Típico desta mentalidade é o desinteresse pela história, que se traduz na marginalização das ciências históricas. Onde estas forças ideológicas são activas, descuidam-se a pesquisa histórica e o ensino da história nas universidades e nas escolas a todos os níveis e graus. Isto produz uma sociedade que, esquecendo o seu próprio passado e portanto desprovida de critérios adquiridos através da experiência, já não é capaz de projectar uma convivência harmoniosa nem um compromisso comum na consecução de finalidades futuras. Esta sociedade apresenta-se particularmente vulnerável à manipulação ideológica.
O perigo aumenta em medida cada vez maior, por causa da ênfase excessiva que se dá à história contemporânea, sobretudo quando as investigações neste sector são condicionadas por uma metodologia inspirada no positivismo e na sociologia. São ignoradas, outrossim, importantes âmbitos da realidade histórica e até mesmo épocas inteiras. Por exemplo, em muitos programas de estudo, o ensino da história começa somente a partir dos acontecimentos da Revolução francesa. Produto inevitável deste desenvolvimento é uma sociedade que desconhece o próprio passado e, por conseguinte, permanece desprovida de uma memória histórica. Não há quem não veja a gravidade de uma semelhante consequência: assim, como a perda da memória provoca no indivíduo a perda da própria identidade, de maneira análoga este fenómeno verifica-se para a sociedade no seu conjunto.
É evidente que tal esquecimento histórico comporta um perigo para a integridade da natureza humana em todas as suas dimensões. Chamada por Deus Criador a cumprir o dever de defender o homem e a sua humanidade, a Igreja tem a peito uma cultura histórica autêntica, um progresso efectivo das ciências históricas. Com efeito, a investigação histórica a alto nível faz parte, inclusivamente em sentido mais estreito, do interesse específico da Igreja.

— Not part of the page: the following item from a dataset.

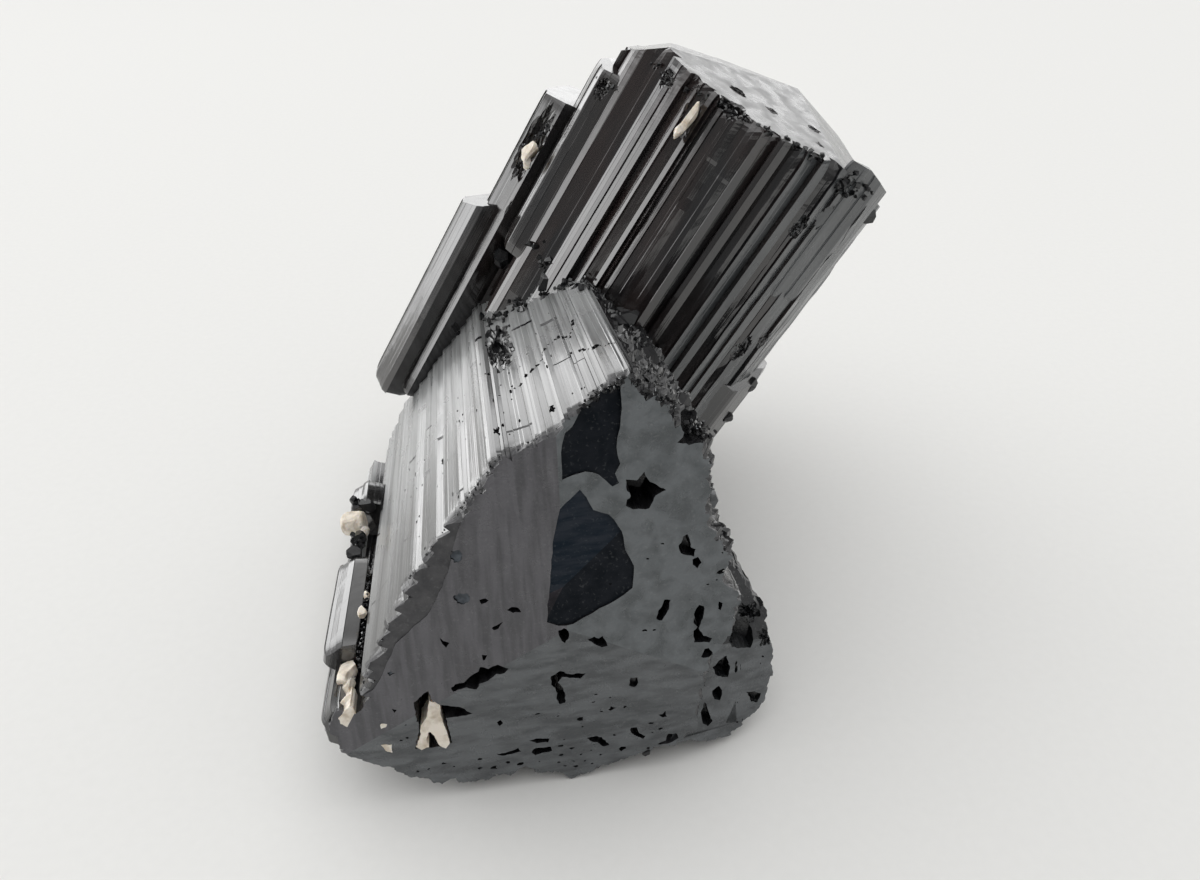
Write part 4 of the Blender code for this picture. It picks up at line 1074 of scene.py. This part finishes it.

Mesmo quando não diz respeito à história propriamente eclesiástica, a análise histórica concorre de qualquer maneira para a descrição daquele espaço vital em que a Igreja desempenhou e ainda desempenha a sua missão ao longo dos séculos. Indubitavelmente, a vida e a acção eclesiais foram sempre determinadas, facilitadas ou então dificultadas pelos vários contextos históricos. A Igreja não é deste mundo, mas nele vive e para ele existe.
Se agora tomarmos em consideração a história eclesiástica sob o ponto de vista teológico, relevaremos mais um aspecto importante. Efectivamente, a sua tarefa essencial revela-se como a complicada missão de indagar e esclarecer aquele processo de recepção e de transmissão, de paralépsis e de parádosis, através do qual ao longo dos séculos se consolidou a razão de ser da Igreja. Com efeito, é inquestionável que nas suas escolhas a Igreja possa haurir inspiração do seu plurissecular tesouro de experiências e de memórias.
Portanto, ilustres membros da Pontifícia Comissão de Ciências Históricas, é meu desejo animar-vos de todo o coração a comprometer-vos como tendes feito até agora ao serviço da Santa Sé, em vista da consecução destes objectivos, prosseguindo o vosso empenho diuturno e meritório na pesquisa e no ensino. Formulo votos a fim de que, em sinergia com a actividade de outros colegas, sérios e autorizados, consigais buscar com eficácia as finalidades sempre árduas que vos propusestes e trabalhar em prol de uma ciência histórica cada vez mais autêntica.
Com estes sentimentos e enquanto vos asseguro, para vós e para o vosso delicado compromisso, a lembrança nas minhas orações, a todos concedo uma especial Bênção Apostólica.